Catching my eye: morning A through Z

Here’s what’s caught my eye this morning:

  • The real story of the day, it seems to me, comes to us from Dr. Zin at Regime Change Iran: Iran is withdrawing its oil revenue deposits from foreign banks and bringing them home presumably to shield them from being frozen as part of potential sanctions. Let’s see now if, as Thomas Barnett tells us, lack of connection means danger then reducing connection means…
  • Amarji muses about a rather interesting question: why isn’t the business community in the Arab world interested in reform? I know what my answer would be. Like here “entrepeneurship” has come to mean “cleverly playing the system” and they’ve got a vested interested in the system just as it is.
  • Calculated Risk has two interesting maps to show us, one of migration patterns within the United States and the other of housing price appreciation. There’s another map should be added to the mix. Migration to the Sun Belt is, at least in part, an artifact of policy i.e. rent-seeking.
  • Now that’s funny. At least they’ve got a good sense of humor about it.
  • I haven’t checked in on the guy who’s trying to trade a paper clip for a house by bartering his way up lately. He’s up to a cube van now so it looks like he’s making pretty good progress.
  • Jack Balkin has a pretty good post on the current constitutional law orthodoxy and confirmation hearings as auto da fe:

    If nothing else, Supreme Court nominations have this interesting effect– they give us clues about what has entered the constitutional catechism, and therefore what different parties have given up fighting about and what they still believe is worth contesting in order to please their particular constituencies.
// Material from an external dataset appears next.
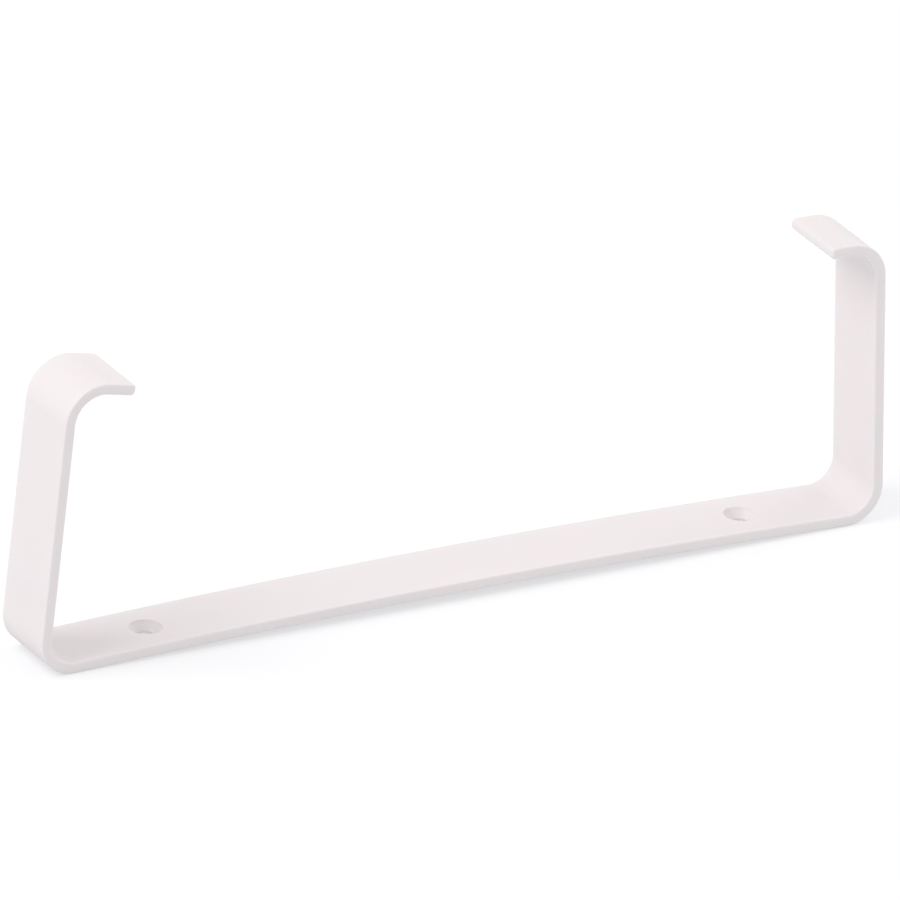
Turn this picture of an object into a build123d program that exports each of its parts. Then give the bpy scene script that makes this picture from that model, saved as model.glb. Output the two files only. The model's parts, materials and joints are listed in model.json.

The reason why nomination hearings have this effect is that no Administration wants its nominees to be thought outside the mainstream. To forestall that accusation, members of the Administration must decide what constitutional issues the nominee must accept as beyond question, and, conversely, what constitutional questions are still worth fighting over.

That’s the lot.

4 comments… add one
  • Afraid I am unimpressed by the Arab business post. The writer clearly doesn’t understand the business community nor socio-economic structures he’s talking about.

  • I would also note that both the commentators and the post you link to don’t understand what entrepreneur means, versus merely businessmen.

  • I find that, at least in the U. S., the term has been debased past recognition.